— BEGIN Input material —

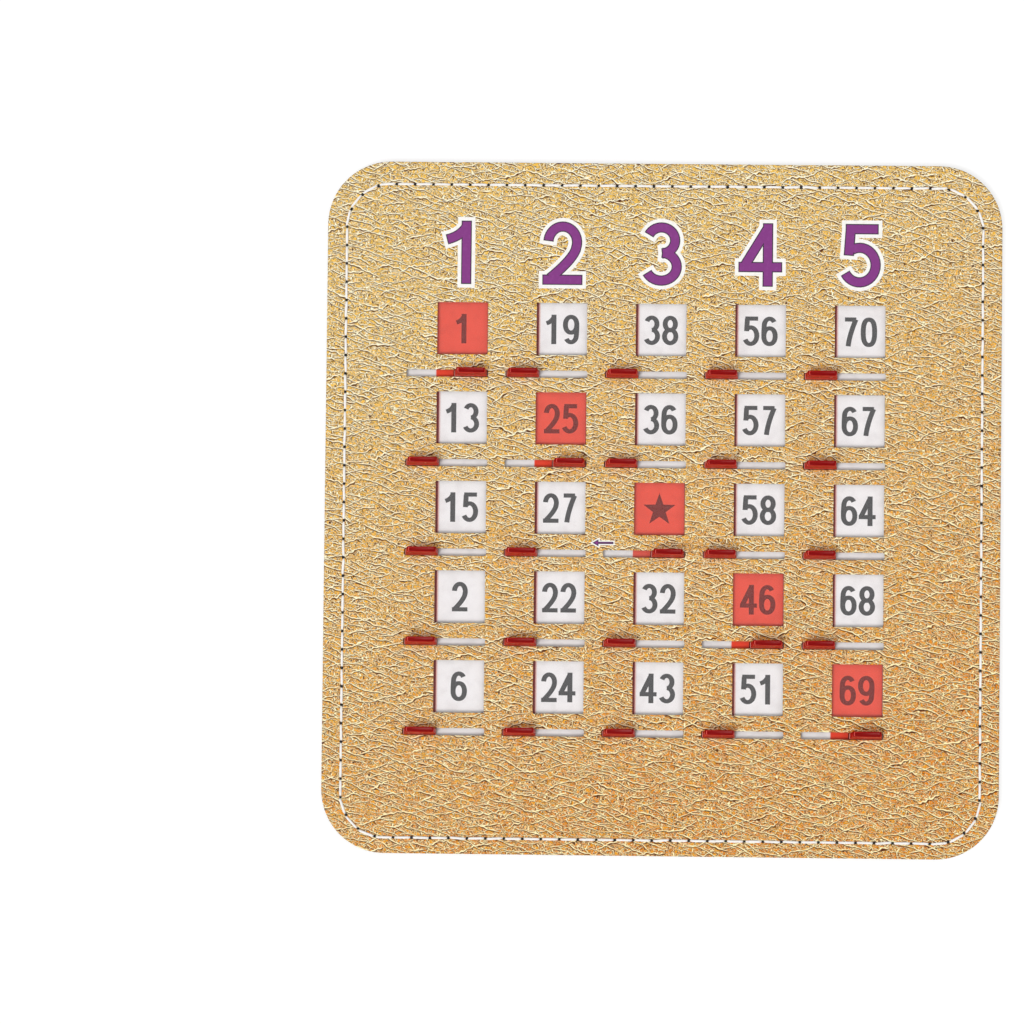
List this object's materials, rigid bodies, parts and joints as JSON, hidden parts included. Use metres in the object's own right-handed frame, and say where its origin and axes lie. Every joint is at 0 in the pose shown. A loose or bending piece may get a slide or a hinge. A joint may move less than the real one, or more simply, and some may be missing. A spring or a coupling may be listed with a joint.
{
  "type": "bingo card",
  "caption": "Flat stitched bingo card with numbered windows, each closed by a red sliding shutter; pulling the middle shutter opens the marked ones again.",
  "frame": {"origin": "middle of the card's back face, on the surface that the card lies on", "axes": "+X to the right of the card's face, +Y to its top edge, +Z out of its face"},
  "size_m": [0.235, 0.241, 0.0082],
  "materials": {
    "cover_leatherette": "gold leatherette with embossed creases",
    "back_leatherette": "gold leatherette with embossed creases",
    "board": "grey-beige pressed board",
    "printed_paper": "smooth white paper with dark grey print",
    "clear_sheet": "clear film",
    "shutter_plastic": "translucent red moulding",
    "thread": "white twisted sewing thread"
  },
  "bodies": {
    "card": {"front_cover": "cover_leatherette", "front_board": "board", "slide_frame": "board", "guide_board": "board", "number_sheet": "printed_paper", "back_board": "board", "back_cover": "back_leatherette", "front_stitching": "thread", "back_stitching": "thread"},
    "clear_slide": {"clear_shutter": "shutter_plastic", "clearing_sheet": "clear_sheet"},
    "shutter_row1_col1": {"shutter_row1_col1": "shutter_plastic"},
    "shutter_row1_col2": {"shutter_row1_col2": "shutter_plastic"},
    "shutter_row1_col3": {"shutter_row1_col3": "shutter_plastic"},
    "shutter_row1_col4": {"shutter_row1_col4": "shutter_plastic"},
    "shutter_row1_col5": {"shutter_row1_col5": "shutter_plastic"},
    "shutter_row2_col1": {"shutter_row2_col1": "shutter_plastic"},
    "shutter_row2_col2": {"shutter_row2_col2": "shutter_plastic"},
    "shutter_row2_col3": {"shutter_row2_col3": "shutter_plastic"},
    "shutter_row2_col4": {"shutter_row2_col4": "shutter_plastic"},
    "shutter_row2_col5": {"shutter_row2_col5": "shutter_plastic"},
    "shutter_row3_col1": {"shutter_row3_col1": "shutter_plastic"},
    "shutter_row3_col2": {"shutter_row3_col2": "shutter_plastic"},
    "shutter_row3_col4": {"shutter_row3_col4": "shutter_plastic"},
    "shutter_row3_col5": {"shutter_row3_col5": "shutter_plastic"},
    "shutter_row4_col1": {"shutter_row4_col1": "shutter_plastic"},
    "shutter_row4_col2": {"shutter_row4_col2": "shutter_plastic"},
    "shutter_row4_col3": {"shutter_row4_col3": "shutter_plastic"},
    "shutter_row4_col4": {"shutter_row4_col4": "shutter_plastic"},
    "shutter_row4_col5": {"shutter_row4_col5": "shutter_plastic"},
    "shutter_row5_col1": {"shutter_row5_col1": "shutter_plastic"},
    "shutter_row5_col2": {"shutter_row5_col2": "shutter_plastic"},
    "shutter_row5_col3": {"shutter_row5_col3": "shutter_plastic"},
    "shutter_row5_col4": {"shutter_row5_col4": "shutter_plastic"},
    "shutter_row5_col5": {"shutter_row5_col5": "shutter_plastic"}
  },
  "joints": [
    {"name": "clear_slide_travel", "type": "slide", "parent": "card", "child": "clear_slide", "axis": [1, 0, 0], "range_m": [-0.0164, 0]},
    {"name": "shutter_row1_col1_travel", "type": "slide", "parent": "card", "child": "shutter_row1_col1", "axis": [1, 0, 0], "range_m": [-0.0164, 0]},
    {"name": "shutter_row1_col2_travel", "type": "slide", "parent": "card", "child": "shutter_row1_col2", "axis": [1, 0, 0], "range_m": [0, 0.0164]},
    {"name": "shutter_row1_col3_travel", "type": "slide", "parent": "card", "child": "shutter_row1_col3", "axis": [1, 0, 0], "range_m": [0, 0.0164]},
    {"name": "shutter_row1_col4_travel", "type": "slide", "parent": "card", "child": "shutter_row1_col4", "axis": [1, 0, 0], "range_m": [0, 0.0164]},
    {"name": "shutter_row1_col5_travel", "type": "slide", "parent": "card", "child": "shutter_row1_col5", "axis": [1, 0, 0], "range_m": [0, 0.0164]},
    {"name": "shutter_row2_col1_travel", "type": "slide", "parent": "card", "child": "shutter_row2_col1", "axis": [1, 0, 0], "range_m": [0, 0.0164]},
    {"name": "shutter_row2_col2_travel", "type": "slide", "parent": "card", "child": "shutter_row2_col2", "axis": [1, 0, 0], "range_m": [-0.0164, 0]},
    {"name": "shutter_row2_col3_travel", "type": "slide", "parent": "card", "child": "shutter_row2_col3", "axis": [1, 0, 0], "range_m": [0, 0.0164]},
    {"name": "shutter_row2_col4_travel", "type": "slide", "parent": "card", "child": "shutter_row2_col4", "axis": [1, 0, 0], "range_m": [0, 0.0164]},
    {"name": "shutter_row2_col5_travel", "type": "slide", "parent": "card", "child": "shutter_row2_col5", "axis": [1, 0, 0], "range_m": [0, 0.0164]},
    {"name": "shutter_row3_col1_travel", "type": "slide", "parent": "card", "child": "shutter_row3_col1", "axis": [1, 0, 0], "range_m": [0, 0.0164]},
    {"name": "shutter_row3_col2_travel", "type": "slide", "parent": "card", "child": "shutter_row3_col2", "axis": [1, 0, 0], "range_m": [0, 0.0164]},
    {"name": "shutter_row3_col4_travel", "type": "slide", "parent": "card", "child": "shutter_row3_col4", "axis": [1, 0, 0], "range_m": [0, 0.0164]},
    {"name": "shutter_row3_col5_travel", "type": "slide", "parent": "card", "child": "shutter_row3_col5", "axis": [1, 0, 0], "range_m": [0, 0.0164]},
    {"name": "shutter_row4_col1_travel", "type": "slide", "parent": "card", "child": "shutter_row4_col1", "axis": [1, 0, 0], "range_m": [0, 0.0164]},
    {"name": "shutter_row4_col2_travel", "type": "slide", "parent": "card", "child": "shutter_row4_col2", "axis": [1, 0, 0], "range_m": [0, 0.0164]},
    {"name": "shutter_row4_col3_travel", "type": "slide", "parent": "card", "child": "shutter_row4_col3", "axis": [1, 0, 0], "range_m": [0, 0.0164]},
    {"name": "shutter_row4_col4_travel", "type": "slide", "parent": "card", "child": "shutter_row4_col4", "axis": [1, 0, 0], "range_m": [-0.0164, 0]},
    {"name": "shutter_row4_col5_travel", "type": "slide", "parent": "card", "child": "shutter_row4_col5", "axis": [1, 0, 0], "range_m": [0, 0.0164]},
    {"name": "shutter_row5_col1_travel", "type": "slide", "parent": "card", "child": "shutter_row5_col1", "axis": [1, 0, 0], "range_m": [0, 0.0164]},
    {"name": "shutter_row5_col2_travel", "type": "slide", "parent": "card", "child": "shutter_row5_col2", "axis": [1, 0, 0], "range_m": [0, 0.0164]},
    {"name": "shutter_row5_col3_travel", "type": "slide", "parent": "card", "child": "shutter_row5_col3", "axis": [1, 0, 0], "range_m": [0, 0.0164]},
    {"name": "shutter_row5_col4_travel", "type": "slide", "parent": "card", "child": "shutter_row5_col4", "axis": [1, 0, 0], "range_m": [0, 0.0164]},
    {"name": "shutter_row5_col5_travel", "type": "slide", "parent": "card", "child": "shutter_row5_col5", "axis": [1, 0, 0], "range_m": [-0.0164, 0]}
  ],
  "couplings": [
    {"joint": "shutter_row1_col1_travel", "follows": "clear_slide_travel", "ratio": 1},
    {"joint": "shutter_row2_col2_travel", "follows": "clear_slide_travel", "ratio": 1},
    {"joint": "shutter_row4_col4_travel", "follows": "clear_slide_travel", "ratio": 1},
    {"joint": "shutter_row5_col5_travel", "follows": "clear_slide_travel", "ratio": 1}
  ]
}
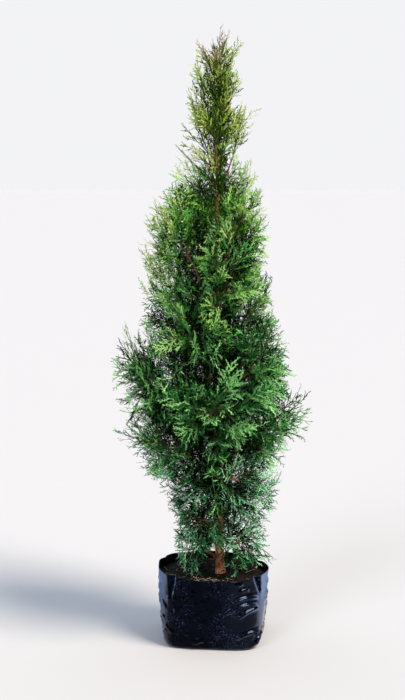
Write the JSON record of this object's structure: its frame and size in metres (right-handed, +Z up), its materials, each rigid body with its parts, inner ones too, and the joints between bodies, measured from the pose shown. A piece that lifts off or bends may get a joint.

— END Input material —

Exactly how many lines of the listing above contain the string "each"? Give no more than the number.

Result of this exercise =>
2